Pilot project with compostable bags for biodegradable waste successfully completed
In September 2011, more than 21,000 households in the districts of Prenzlauer Berg and Hellersdorf each received a test package with 10 organic waste bags. Moreover, 3700 households in Hellersdorf were additionally given a pre-sorting kitchen container to make it easier to collect organic waste. Approximately 80% of the residents surveyed were satisfied with the bags for collecting the organic waste. Incorrect disposal, in other words, the number of conventional, non-biodegradable bags that ended up in the organic waste bins, fell sharply during the trial. In Prenzlauer Berg, incorrect disposal fell by 37% and in Hellersdorf by as much as 67%. The amount of organic waste collected during the project was very encouraging and increased by about 10% in the fourth quarter of 2011. This rise ran counter to the normal seasonal trend: During the same time span, the quantity of organic waste in other districts of Berlin fell by 20%.
Each participating household received the test package with the organic waste bags made of BASF’s biodegradable and compostable plastic Ecovio FS by bulk mail together with information material, free of charge. The residents were asked to use the bags to collect their organic waste in the following three months.
Results of the pilot project: improved hygiene in organic waste collection
According to a survey by the University of Mannheim, which had already conducted the analysis of a previous project, almost 80% of residents in both of these Berlin districts were satisfied or very satisfied with the new organic waste bags. Previously, almost 30% of those surveyed had not regularly separated their organic garbage because of the dirty collecting containers, while 23% had not done so because of the unpleasant odor.
Thanks to the Ecovio bags, the disposal of biodegradable garbage is cleaner, more hygienic and less complicated. The bags not only prevent odors and keep out insects, but also mean that it is no longer necessary to wash and clean the container in which the organic waste is collected. The air-permeable Ecovio bags also ensure that the organic waste dries and smells less than it does in conventional bags. Consequently, the Ecovio bags are easier to handle since they do not have to be taken out of the kitchen every day. The bags are predominantly bio-based and meet European standard EN 13432 for compostable plastics. In accordance with the amendment to the German Organic Waste Regulations at the end of 2011, the bags can be used to collect organic waste.
“For us, it was crucial that the residents accepted the bags, that incorrect disposal decreased, and that organic waste collection was more convenient for the residents. A higher level of acceptance for organic waste collection also contributes to increasing the volumes of separated waste. Starting in 2013, our fermentation plant will produce biogas to power our garbage trucks and the fermentation residues will then be processed into compost,” explained Frieder Söling of Berliner Stadtreinigung (BSR).

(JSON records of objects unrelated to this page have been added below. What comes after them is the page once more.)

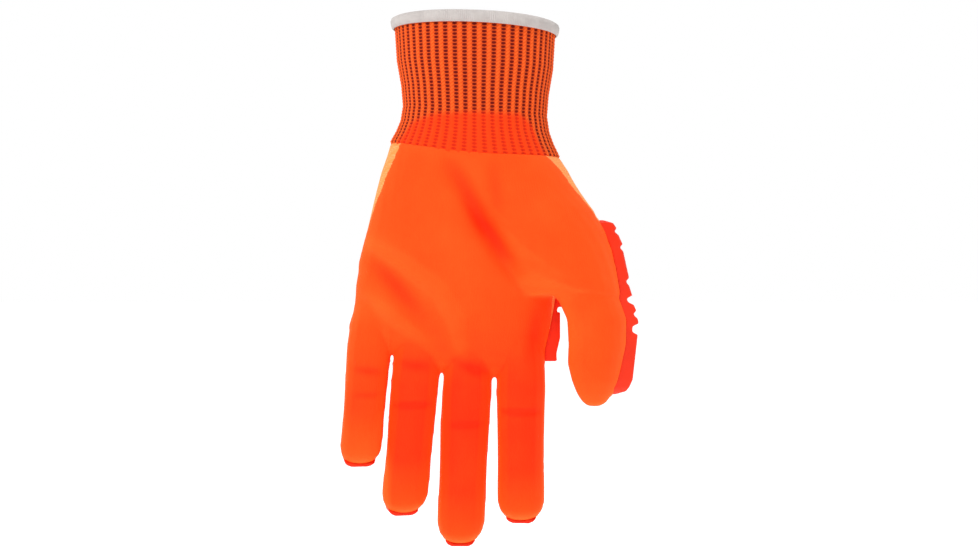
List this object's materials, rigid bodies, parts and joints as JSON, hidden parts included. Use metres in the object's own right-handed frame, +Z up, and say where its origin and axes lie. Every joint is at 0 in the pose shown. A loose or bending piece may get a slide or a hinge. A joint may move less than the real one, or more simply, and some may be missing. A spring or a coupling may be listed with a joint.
{
  "type": "impact glove",
  "caption": "Left-hand hi-vis orange impact glove, palm dipped, with ribbed knit cuff, pale bound edge and moulded rubber guards.",
  "frame": {"origin": "middle of the cuff's mouth, level with its bound edge, where the glove is held up", "axes": "+Z up out of the mouth, fingers towards -Z; palm faces -Y; thumb towards +X"},
  "size_m": [0.1392, 0.0591, 0.2471],
  "materials": {
    "coat": "matt foam dip over knit",
    "knit": "fine knitted yarn",
    "rib": "ribbed elastic knit",
    "thread": "overlock thread",
    "guard": "moulded thermoplastic rubber, satin"
  },
  "bodies": {
    "root": {"palm_dip": "coat", "knit_back": "knit", "rib_cuff": "rib", "cuff_binding": "thread", "thumb_guard": "guard", "index_guard": "guard", "middle_guard": "guard", "ring_guard": "guard", "little_guard": "guard", "knuckle_guard": "guard", "back_guard": "guard"}
  },
  "joints": []
}
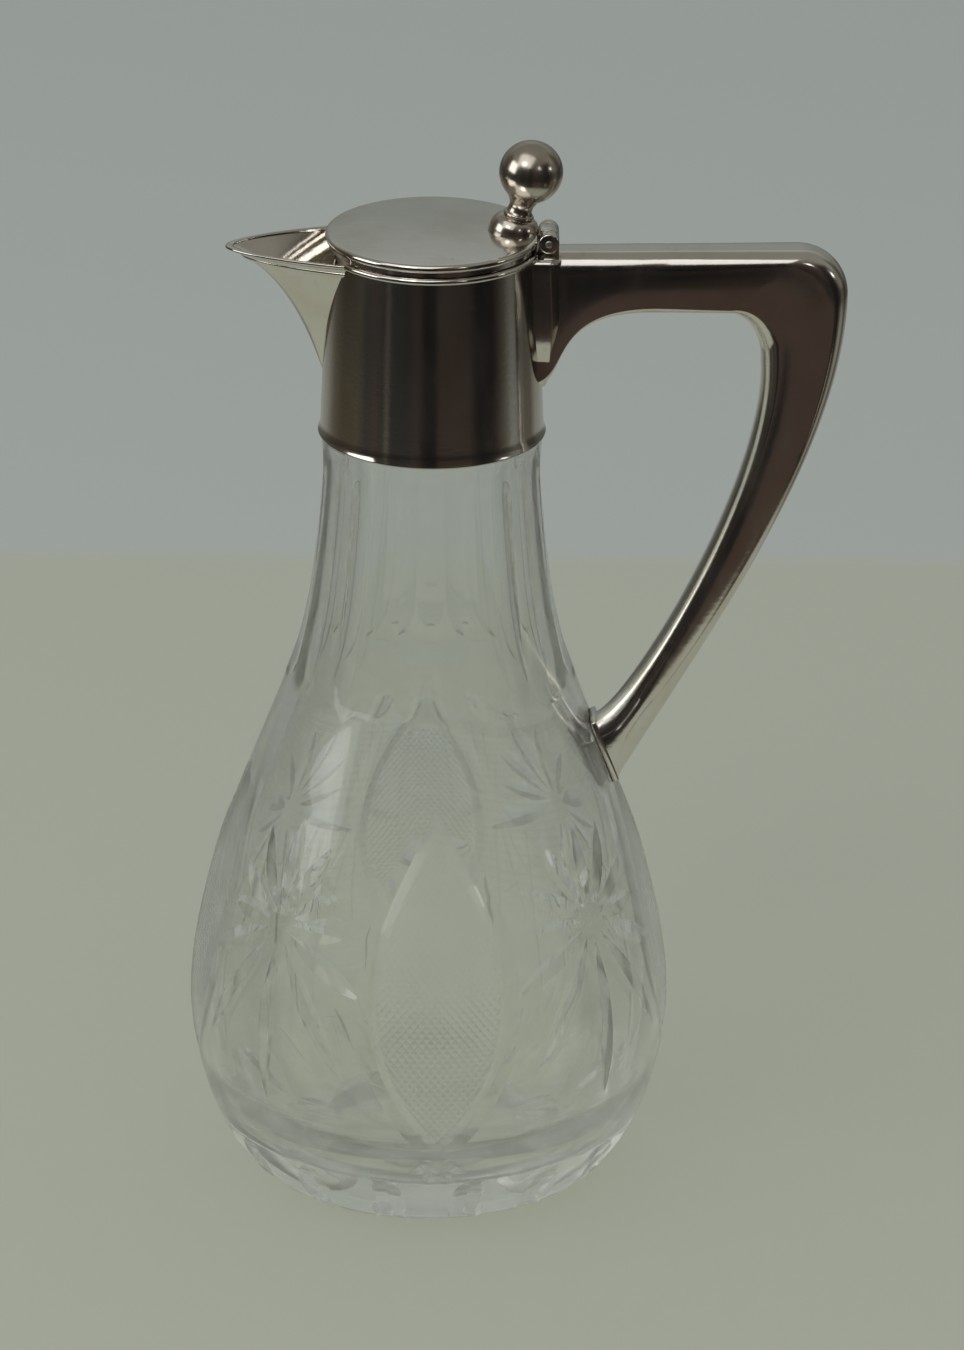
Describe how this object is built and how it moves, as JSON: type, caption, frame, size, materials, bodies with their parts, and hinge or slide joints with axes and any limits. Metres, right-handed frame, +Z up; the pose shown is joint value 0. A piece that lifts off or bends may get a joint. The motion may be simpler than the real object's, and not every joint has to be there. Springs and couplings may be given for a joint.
{
  "type": "claret jug",
  "caption": "Cut-glass claret jug with a pear-shaped body, fluted neck, plated collar with open beak spout, angular bar handle and flat hinged lid with ball thumbpiece.",
  "frame": {"origin": "on the jug's own vertical axis, in the plane of the ring that the glass stands on", "axes": "+Z up along the jug's axis; +X towards the handle, -X towards the spout; the hinge pin lies along Y"},
  "size_m": [0.1663, 0.124, 0.2811],
  "materials": {
    "glass": "clear cut glass",
    "plaster": "hard white plaster",
    "silver_plate": "polished silver plate",
    "cork": "thin cork"
  },
  "bodies": {
    "jug": {"glass_body": "glass", "plaster_bedding": "plaster", "deck_ring": "silver_plate", "collar_shell": "silver_plate", "collar_rim": "silver_plate", "spout_shell": "silver_plate", "spout_moulding": "silver_plate", "handle_plate": "silver_plate", "handle_body": "silver_plate", "handle_foot_plate": "silver_plate", "handle_foot_pad": "cork", "hinge_ears": "silver_plate", "hinge_pin": "silver_plate"},
    "lid": {"lid_disc": "silver_plate", "lid_bezel": "silver_plate", "lid_knuckle": "silver_plate", "thumb_foot": "silver_plate", "thumb_stem": "silver_plate", "thumb_ball": "silver_plate"}
  },
  "joints": [
    {"name": "lid_hinge", "type": "hinge", "parent": "jug", "child": "lid", "pos_m": [0.029, 0, 0.2561], "axis": [0, 1, 0], "range_deg": [0, 80]}
  ]
}
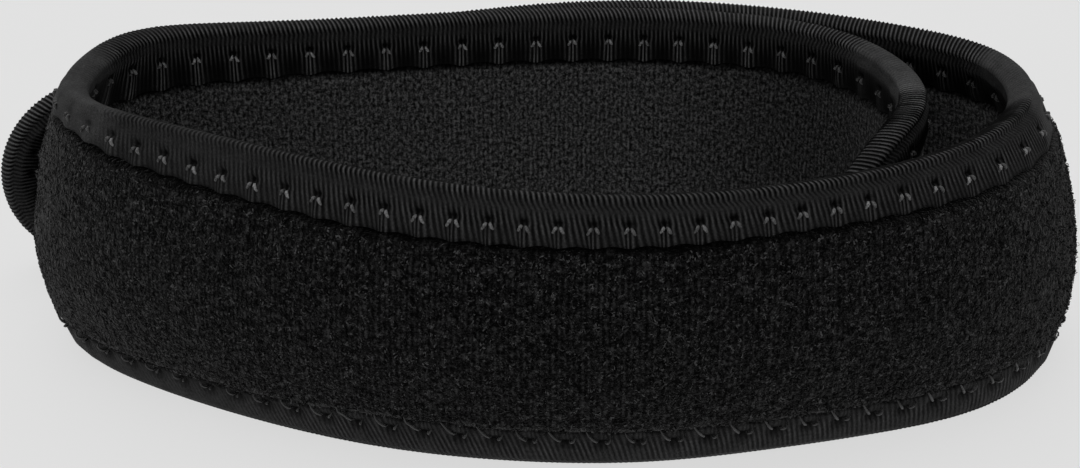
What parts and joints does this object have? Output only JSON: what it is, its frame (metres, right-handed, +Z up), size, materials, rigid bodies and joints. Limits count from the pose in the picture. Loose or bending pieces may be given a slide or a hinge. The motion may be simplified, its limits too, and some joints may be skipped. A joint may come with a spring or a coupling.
{
  "type": "patella strap",
  "caption": "Padded band with a ribbed bound edge, wound into an oval loop and lapped along the back, with one rounded end curled inside and the other standing out as a pull tab.",
  "frame": {"origin": "middle of the base, on the surface that the strap stands on", "axes": "+Z up through the loop, -Y towards the front of the strap, +X along its length"},
  "size_m": [0.1792, 0.0918, 0.0453],
  "materials": {
    "loop_fabric": "matte brushed fabric",
    "knit": "matte knit",
    "tape": "ribbed, slight sheen",
    "hook": "fine stiff hooks"
  },
  "bodies": {
    "root": {"padded_band": "loop_fabric", "knit_lining": "knit", "edge_binding": "tape", "hook_patch": "hook"}
  },
  "joints": []
}
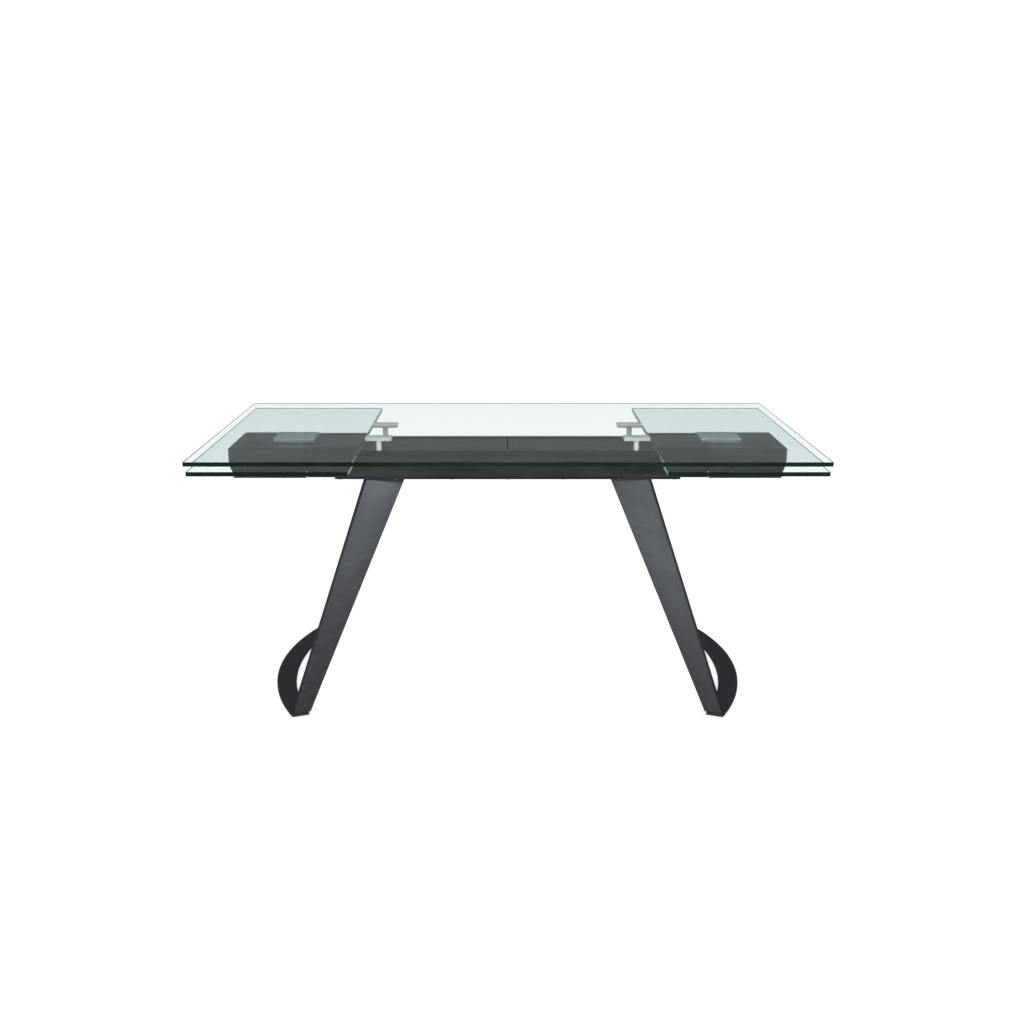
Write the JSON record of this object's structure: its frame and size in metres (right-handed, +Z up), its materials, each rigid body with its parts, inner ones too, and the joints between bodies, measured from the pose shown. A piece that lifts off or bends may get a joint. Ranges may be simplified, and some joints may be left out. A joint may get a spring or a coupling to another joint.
{
  "type": "extendable dining table",
  "caption": "Rectangular clear glass dining table on splayed steel legs joined by floor arcs, with glass leaves stowed under the top that slide out and lift.",
  "frame": {"origin": "on the floor under the middle of the closed table", "axes": "+X along the table to its right end, +Y to its rear, +Z up"},
  "size_m": [1.7, 0.9, 0.76],
  "materials": {
    "clear_glass": "polished clear float glass, green at the edges",
    "brushed_bright_steel": "bright brushed stainless steel",
    "dark_brushed_steel": "gunmetal, brushed along the table and lacquered",
    "dark_leg_steel": "gunmetal, brushed down the leg and lacquered",
    "zinc_steel": "zinc-plated",
    "black_steel": "black powder coat",
    "cast_aluminium": "machined",
    "nylon": "natural nylon",
    "rubber_pad": "matt black rubber"
  },
  "bodies": {
    "frame": {"belly_plate": "dark_brushed_steel", "belly_screws": "zinc_steel", "centre_brace": "black_steel", "floor_arc_left": "dark_leg_steel", "floor_arc_right": "dark_leg_steel", "floor_glides": "rubber_pad", "foot_screws": "zinc_steel", "housing_rail_front": "dark_brushed_steel", "housing_rail_rear": "dark_brushed_steel", "leg_bolts": "zinc_steel", "leg_front_left": "dark_leg_steel", "leg_front_right": "dark_leg_steel", "leg_head_plates": "zinc_steel", "leg_rear_left": "dark_leg_steel", "leg_rear_right": "dark_leg_steel", "leg_washers": "zinc_steel", "post_nuts": "zinc_steel", "slide_outer_front_left": "zinc_steel", "slide_outer_front_right": "zinc_steel", "slide_outer_rear_left": "zinc_steel", "slide_outer_rear_right": "zinc_steel", "stop_brace_left": "black_steel", "stop_brace_right": "black_steel", "top_glass": "clear_glass", "top_pad_front_left": "brushed_bright_steel", "top_pad_front_right": "brushed_bright_steel", "top_pad_rear_left": "brushed_bright_steel", "top_pad_rear_right": "brushed_bright_steel", "top_post_front_left": "brushed_bright_steel", "top_post_front_right": "brushed_bright_steel", "top_post_rear_left": "brushed_bright_steel", "top_post_rear_right": "brushed_bright_steel"},
    "carriage_left": {"carriage_beam_left": "dark_brushed_steel", "end_cover_left": "dark_brushed_steel", "end_floor_left": "black_steel", "cover_brackets_left": "black_steel", "lift_guide_left": "cast_aluminium", "slide_inner_front_left": "zinc_steel", "slide_inner_rear_left": "zinc_steel"},
    "slide_middle_left": {"slide_middle_front_left": "zinc_steel", "slide_middle_rear_left": "zinc_steel", "glide_strips_left": "nylon"},
    "leaf_left": {"leaf_glass_left": "clear_glass", "leaf_block_left": "brushed_bright_steel", "lift_pins_left": "zinc_steel", "lift_collars_left": "nylon"},
    "carriage_right": {"carriage_beam_right": "dark_brushed_steel", "end_cover_right": "dark_brushed_steel", "end_floor_right": "black_steel", "cover_brackets_right": "black_steel", "lift_guide_right": "cast_aluminium", "slide_inner_front_right": "zinc_steel", "slide_inner_rear_right": "zinc_steel"},
    "slide_middle_right": {"slide_middle_front_right": "zinc_steel", "slide_middle_rear_right": "zinc_steel", "glide_strips_right": "nylon"},
    "leaf_right": {"leaf_glass_right": "clear_glass", "leaf_block_right": "brushed_bright_steel", "lift_pins_right": "zinc_steel", "lift_collars_right": "nylon"}
  },
  "joints": [
    {"name": "carriage_left_slide", "type": "slide", "parent": "frame", "child": "carriage_left", "axis": [-1, 0, 0], "range_m": [0, 0.432]},
    {"name": "slide_middle_left_slide", "type": "slide", "parent": "frame", "child": "slide_middle_left", "axis": [-1, 0, 0], "range_m": [0, 0.216]},
    {"name": "leaf_left_lift", "type": "slide", "parent": "carriage_left", "child": "leaf_left", "axis": [0, 0, 1], "range_m": [0, 0.012]},
    {"name": "carriage_right_slide", "type": "slide", "parent": "frame", "child": "carriage_right", "axis": [1, 0, 0], "range_m": [0, 0.432]},
    {"name": "slide_middle_right_slide", "type": "slide", "parent": "frame", "child": "slide_middle_right", "axis": [1, 0, 0], "range_m": [0, 0.216]},
    {"name": "leaf_right_lift", "type": "slide", "parent": "carriage_right", "child": "leaf_right", "axis": [0, 0, 1], "range_m": [0, 0.012]}
  ],
  "couplings": [
    {"joint": "slide_middle_left_slide", "follows": "carriage_left_slide", "ratio": 0.5},
    {"joint": "slide_middle_right_slide", "follows": "carriage_right_slide", "ratio": 0.5}
  ]
}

The Kanthak & Adam engineering office, a consulting firm for projects involving waste management in Berlin that looked into the quality of the organic waste and of the compost, drew a positive interim balance: “After two-thirds of the composting time, the bags made of Ecovio FS had degraded in the composting plant and did not adversely affect the quality of the compost,” said Manfred Kanthak of Kanthak & Adam.
The biodegradable plastic Ecovio® FS is a new BASF development. This material is made of the partially bio-based plastic (polyester) Ecoflex® FS and PLA (polylactic acid), which is obtained from corn starch by means of fermentation. Thanks to this combination, the bags used in the Berlin pilot project consist predominantly of renewable raw materials. Like the biodegradable waste itself, Ecovio is broken down by microorganisms with the aid of enzymes. This degradation process depends only on the structure of the molecules, not on the origin of the raw materials. At the end of the composting process, the microorganisms have completely converted the bags into carbon dioxide, water and biomass.